The Nets are currently the eighth seed in the East, and depending on when Simmons and Durant suit up, they may very well finish in the play-in tournament. Single-elimination games don’t leave much margin for error no matter how theoretically talented your paper roster is.
Lover’s take: Giggle all you want, but Ben Simmons is a perfect fit on this Brooklyn team. Having low-usage players is a great thing — that means that Durant gets to shoot more! Simmons’ defense and rebounding will be a massive boon to a Brooklyn team that has struggled with both and gives coach Steve Nash nearly infinite lineup flexibility.
This team was two inches away from potentially beating the Bucks last season with Durant only – so Ben Simmons and half of Kyrie should be more than enough backup.
Patty Mills and Seth Curry are two of the best long-range bombers in the game today. Picking up Andre Drummond in the Harden trade also gives the Nets their best option at the center position for most situations. He’s a hungry hippo for rebounds with active hands on defense and solid passing skills.
The Curry and Drummond additions to the Simmons-Harden trade were doubly impactful, as they take two important players away from potential opponent Philly.

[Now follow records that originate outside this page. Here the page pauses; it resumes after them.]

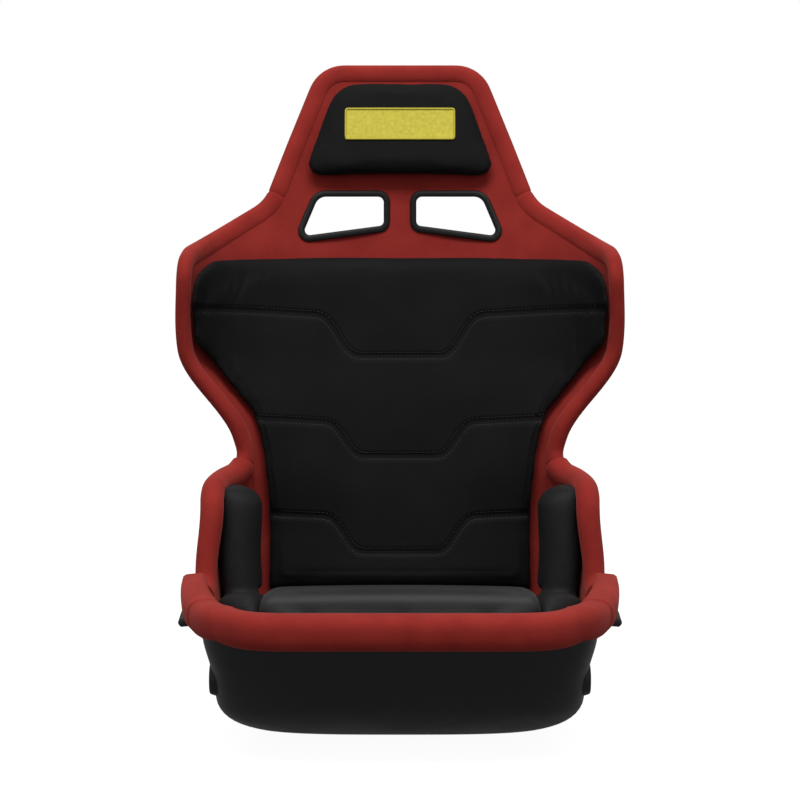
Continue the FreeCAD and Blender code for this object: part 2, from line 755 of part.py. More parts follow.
def side_pad_section(z):
    lean = (z - SIDE_PAD_LOW) / (SIDE_PAD_HIGH - SIDE_PAD_LOW)
    front_y, rear_y = -2.0 + 20.0 * lean, 88.0 + 10.0 * lean
    middle = (front_y + rear_y) / 2
    share = end_round(z, SIDE_PAD_LOW, SIDE_PAD_HIGH, 12.0, 26.0)

    def base(s):
        y = middle - s
        step = 0.5
        slope = (wall_x(y + step, z, STANDOFF) - wall_x(y - step, z, STANDOFF)) / (2 * step)
        return V(wall_x(y, z, STANDOFF), y, z), V(-1, slope, 0).normalize()

    return laid_section(base, (rear_y - front_y) / 2 * (0.5 + 0.5 * share), SIDE_PAD * (0.3 + 0.7 * share), 0.15)


side_pad_levels = [160, 163, 171, 200, 240, 277, 290, 298, 302, 303]
bolster = skin([side_pad_section(z) for z in side_pad_levels])
# The pad's foot runs forward along the thigh, beside the seat cushion, and ends under the front roll's corner
FOOT_INNER = 176.0
FOOT_FRONT, FOOT_REAR = -236.0, 26.0
FOOT_LOW, FOOT_HIGH = 118.0, 192.0


def foot_section(y):
    """An upright rounded section across the foot at one y, between the seat cushion and the wall."""
    share = end_round(y, FOOT_FRONT, FOOT_REAR, 30.0, 12.0)
    outer = wall_x(y, 180.0, LINING + 9.0)
    middle, half = (outer + FOOT_INNER) / 2, (outer - FOOT_INNER) / 2
    centre, reach_up = (FOOT_LOW + FOOT_HIGH) / 2, (FOOT_HIGH - FOOT_LOW) / 2
    points = []
    for index in range(12):
        angle = 2 * math.pi * (index + 0.5) / 12
        across, up = math.cos(angle), math.sin(angle)
        reach = (abs(across) ** 3.0 + abs(up) ** 3.0) ** (-1 / 3.0)
        points.append(V(middle + half * across * reach * (0.5 + 0.5 * share), y,
                        centre + reach_up * up * reach * (0.4 + 0.6 * share)))
    return points


foot = skin([foot_section(y) for y in (-236, -234, -228, -216, -190, -120, -50, 0, 16, 23, 26)])
side_pad = bolster.fuse(foot)
for label, side in SIDES:
    keep("side_pad_" + label, mirrored(side_pad, side))


# Seat cushion: between the side pads' feet, with a rolled nose behind the front roll
CUSHION_BASE = size("base_foam_height") + size("strip_thickness") + CLEAR
NOSE_Y, SEAT_REAR_Y = -262.0, 112.0
SEAT_POWER = 6.0


def seat_section(y):
    """A level strip across the seat at one y: half width and top height change along it."""
    nose = end_round(-y, -SEAT_REAR_Y, -NOSE_Y, 14.0, 44.0)
    half_width = 173.0 - 6.0 * (1 - nose)
    top = 150.0 + 66.0 * smooth((60.0 - y) / 270.0)
    middle = CUSHION_BASE + 36.0
    points = []
    for index in range(CUSHION_POINTS):
        angle = 2 * math.pi * (index + 0.5) / CUSHION_POINTS
        across, up = math.cos(angle), math.sin(angle)
        reach = (abs(across) ** SEAT_POWER + abs(up) ** SEAT_POWER) ** (-1 / SEAT_POWER)
        share = across * reach
        rise = top - middle - 5.0 * share ** 2 if up > 0 else middle - CUSHION_BASE
        points.append(V(half_width * share, y, middle + up * reach * rise * (0.25 + 0.75 * nose)))
    return points


SEAT_STATIONS = [-262, -261, -257, -249, -236, -218, -185, -120, -50, 10, 60, 98, 109, 112]
seat_cushion = skin([seat_section(y) for y in SEAT_STATIONS])
# Its sides stay inside the tub, and further in where the rolls stand on the tub's edge
ROLL_ROOM = [(40, 3.0), (70, 3.0), (100, 3.0), (130, 8.0), (150, 11.0), (190, 11.0), (202, 4.0), (225, 4.0)]
seat_cushion = seat_cushion.common(skin([level_ring(z, inset) for z, inset in ROLL_ROOM]))
for room in boss_clearance:
    seat_cushion = seat_cushion.cut(room)
keep("seat_cushion", seat_cushion)

seat_base = block((-FAR, FAR), (-FAR, 90.0), (0.0, size("base_foam_height"))).common(moulding(0.6))
for room in boss_clearance:
    seat_base = seat_base.cut(room)
keep("seat_base_foam", seat_base)


# Hook-and-loop strips: on the lining behind the upright cushions, and on the base foam under the seat cushion
strip_low, strip_high = LINING + CLEAR, LINING + CLEAR + size("strip_thickness")
strip_layer = moulding(strip_low).cut(moulding(strip_high))
STRIP = size("strip_width")
back_strips = Part.makeCompound([
    mirrored(block((50.0, 50.0 + STRIP), (0.0, FAR), (190.0, 560.0)), side) for label, side in SIDES])
keep("back_cushion_strips", back_strips.common(strip_layer))
keep("headrest_strip", block((-80.0, 80.0), (0.0, FAR), (765.0, 765.0 + STRIP)).common(strip_layer))
side_strip = block((150.0, FAR), (35.0, 35.0 + STRIP), (185.0, 280.0)).common(strip_layer)
for label, side in SIDES:
    keep("side_pad_strip_" + label, mirrored(side_strip, side))
seat_strips = doc.addObject("Part::Compound", "seat_cushion_strips")
seat_strips.Links = [bound("Part::Box", "seat_cushion_strip_" + label, {
    "Length": "dimensions.strip_width",
    "Width": "dimensions.seat_strip_length",
    "Height": "dimensions.strip_thickness",
    "Placement.Base.x": f"{side} * 90 - dimensions.strip_width / 2",
    "Placement.Base.y": "-50 - dimensions.seat_strip_length / 2",
    "Placement.Base.z": "dimensions.base_foam_height + 0.2",
}) for label, side in SIDES]
pieces["seat_cushion_strips"] = seat_strips

doc.recompute()
for item in doc.Objects:
    if "Invalid" in item.State or "Error" in item.State:
        raise RuntimeError(item.Name + " didn't recompute")
for name, piece in pieces.items():
    if piece.Shape.isNull() or not piece.Shape.isValid():
        raise RuntimeError(name + " isn't a sound solid")
os.makedirs("parts", exist_ok=True)
for name, piece in pieces.items():
    piece.Shape.exportStep("parts/" + name + ".step")
    print(name, len(piece.Shape.Solids), round(piece.Shape.Volume / 1000, 1))
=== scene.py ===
import math
import bpy
import numpy as np
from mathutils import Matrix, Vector
from mathutils.bvhtree import BVHTree


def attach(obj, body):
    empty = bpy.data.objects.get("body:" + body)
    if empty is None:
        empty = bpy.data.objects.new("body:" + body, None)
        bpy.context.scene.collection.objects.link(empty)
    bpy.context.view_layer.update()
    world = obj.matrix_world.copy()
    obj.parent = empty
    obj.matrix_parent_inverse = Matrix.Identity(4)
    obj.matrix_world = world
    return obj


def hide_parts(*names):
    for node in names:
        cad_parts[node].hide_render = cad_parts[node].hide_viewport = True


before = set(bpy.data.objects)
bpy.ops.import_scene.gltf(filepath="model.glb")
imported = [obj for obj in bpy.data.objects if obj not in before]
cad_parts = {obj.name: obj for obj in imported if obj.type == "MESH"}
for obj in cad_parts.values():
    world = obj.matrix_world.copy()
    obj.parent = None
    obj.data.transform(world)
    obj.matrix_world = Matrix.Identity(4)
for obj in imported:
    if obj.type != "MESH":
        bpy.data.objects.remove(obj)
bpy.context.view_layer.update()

# Stage: a pale floor, a white background, soft light from above, in front and behind, and the photograph's camera.
# The background is full white to the camera alone, so that it doesn't light the seat flatly. The floor glows for
# the camera, and a little in reflections, so that it reads as white and still takes the seat's shadow.
FLOOR_HALF, FLOOR_LEVEL, FLOOR_GREY = 9.0, -0.0005, 0.11
FLOOR_GLOW, REFLECTED_GLOW, AMBIENT = 0.95, 0.15, 0.5225
WHITE = (1, 1, 1, 1)
floor_corners = [(-FLOOR_HALF, -FLOOR_HALF, FLOOR_LEVEL), (FLOOR_HALF, -FLOOR_HALF, FLOOR_LEVEL),
                 (FLOOR_HALF, FLOOR_HALF, FLOOR_LEVEL), (-FLOOR_HALF, FLOOR_HALF, FLOOR_LEVEL)]
floor_mesh = bpy.data.meshes.new("floor")
floor_mesh.from_pydata(floor_corners, [], [(0, 1, 2, 3)])
floor = bpy.data.objects.new("floor", floor_mesh)
bpy.context.collection.objects.link(floor)
floor_paint = bpy.data.materials.new("floor_paint")
floor_paint.use_nodes = True
tree = floor_paint.node_tree
floor_bsdf = tree.nodes["Principled BSDF"]
floor_bsdf.inputs["Base Color"].default_value = (FLOOR_GREY, FLOOR_GREY, FLOOR_GREY, 1)
floor_bsdf.inputs["Roughness"].default_value = 0.9
floor_bsdf.inputs["Emission Color"].default_value = WHITE
light_path = tree.nodes.new("ShaderNodeLightPath")
glow_share = tree.nodes.new("ShaderNodeMath")
glow_share.operation = "MULTIPLY_ADD"
glow_share.inputs[1].default_value = REFLECTED_GLOW
glow = tree.nodes.new("ShaderNodeMath")
glow.operation = "MULTIPLY"
glow.inputs[1].default_value = FLOOR_GLOW
tree.links.new(light_path.outputs["Is Glossy Ray"], glow_share.inputs[0])
tree.links.new(light_path.outputs["Is Camera Ray"], glow_share.inputs[2])
tree.links.new(glow_share.outputs[0], glow.inputs[0])
tree.links.new(glow.outputs[0], floor_bsdf.inputs["Emission Strength"])
floor_mesh.materials.append(floor_paint)

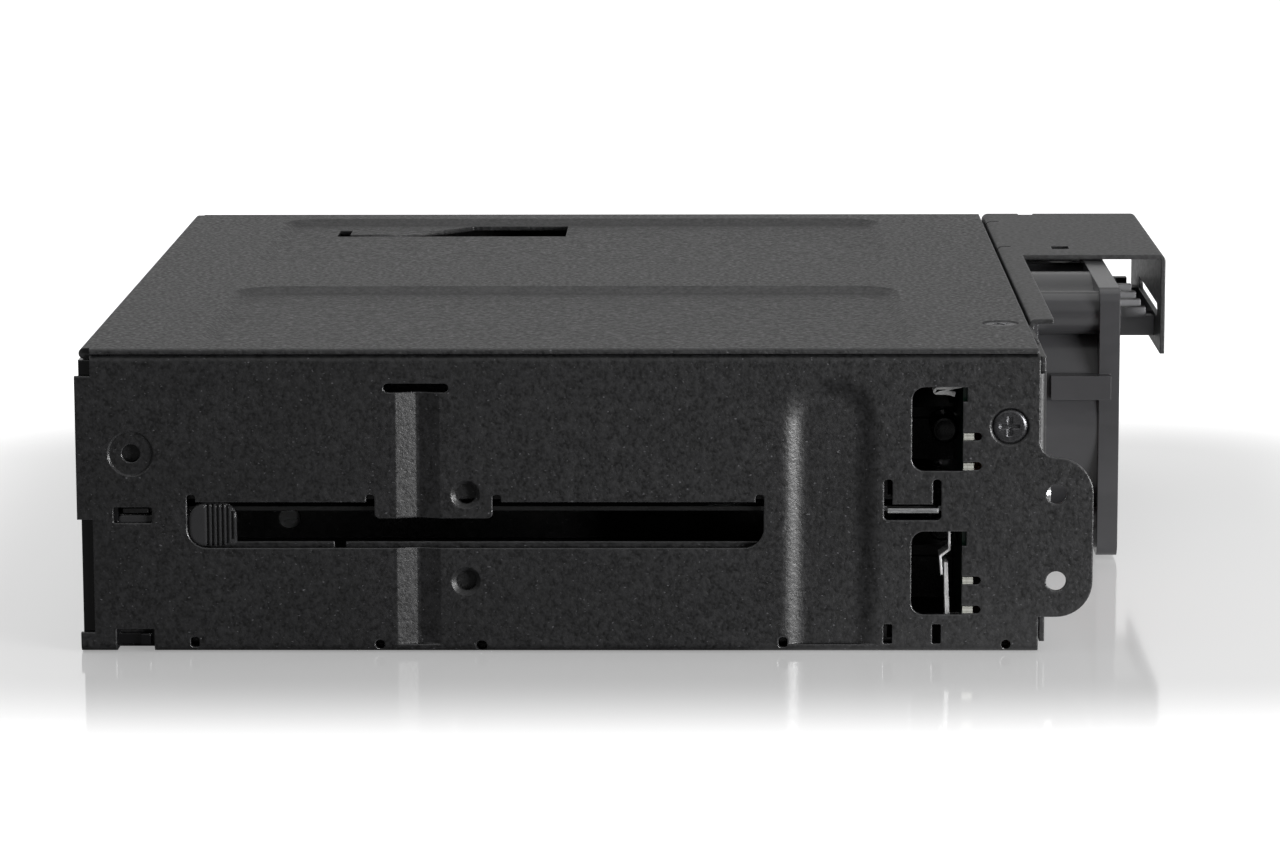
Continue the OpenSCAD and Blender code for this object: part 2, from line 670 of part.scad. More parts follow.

There aren’t many trios that fit together better on both sides than Durant/Irving/Simmons. Durant was the best player in the last season’s playoffs, and he could easily replicate that feat this year. People may be laughing – but the Nets are no joke.
Hater’s take: Despite a hot start, Chicago is who we thought they were: a talented scoring team who can’t get stops on the other end.
Offensively, despite their success, they have a worrying shot diet. Chicago takes almost 18% of its shots from the long midrange, traditionally the worst area to shoot from on the floor. That’s somehow 3% more than second-place Phoenix, a larger margin than between Phoenix and tenth-place Boston. Correspondingly, Chi-town also takes the second-fewest three-pointers. A couple of cold nights could easily spell an early end to Chicago’s dreams.
Defensively, teams live at the hoop. Chicago gives up 36.2% of shots at the rim, the highest mark in the league. The Bulls have some excellent defensive guards and wings, but basketball gods help them if Giannis or Joel Embiid comes to town for a seven-game series.
Lover’s take: When healthy, Chicago’s entire rotation fits together like a jigsaw puzzle. Despite your misleading take above, the Bulls have proven that you can create a sound defense around a pair of lockdown guards. Both Lonzo Ball and Alex Caruso went down at the end of December. Before their injuries, Chicago was the eighth-best defense in the league!
The Bulls do give up a ton of shots at the rim, just like Cleveland; also like the Cavs, they actually do an excellent job of stymying those attempts. DeMar DeRozan is the only player in the regular rotation who is a below-average shot-blocker for his position.
DeMar’s value lies in the other direction. Nobody in the NBA has been better in fourth quarters, as proven by his bevy of game-winners.
Synergy Sports rated DeRozan “Excellent” or “Very Good” in pick-and-roll ballhandling, isolations, transition offense, post-ups, cuts, hand-offs, and moving off of screens. That’s practically everything (he’s merely “good” at spot-up shooting and offensive rebounds)!
Having a scoring virtuoso like DeRozan as a teammate has unleashed fellow All-Star Zach LaVine, who’s averaging 25 points per game on insane 48/40/87 shooting splits.
Having two high-efficiency, three-level scorers is a luxury no one else in the league enjoys (Brooklyn doesn’t count until Kyrie can play more games). It makes the Bulls absolute killers in crunch time, when possessions grind to a halt and having someone who can just get a bucket becomes instrumental.
I have been very impressed with what the healthy Bulls looked like this season. I’m not sure if the defense will hold up against elite competition, but I’m excited to find out.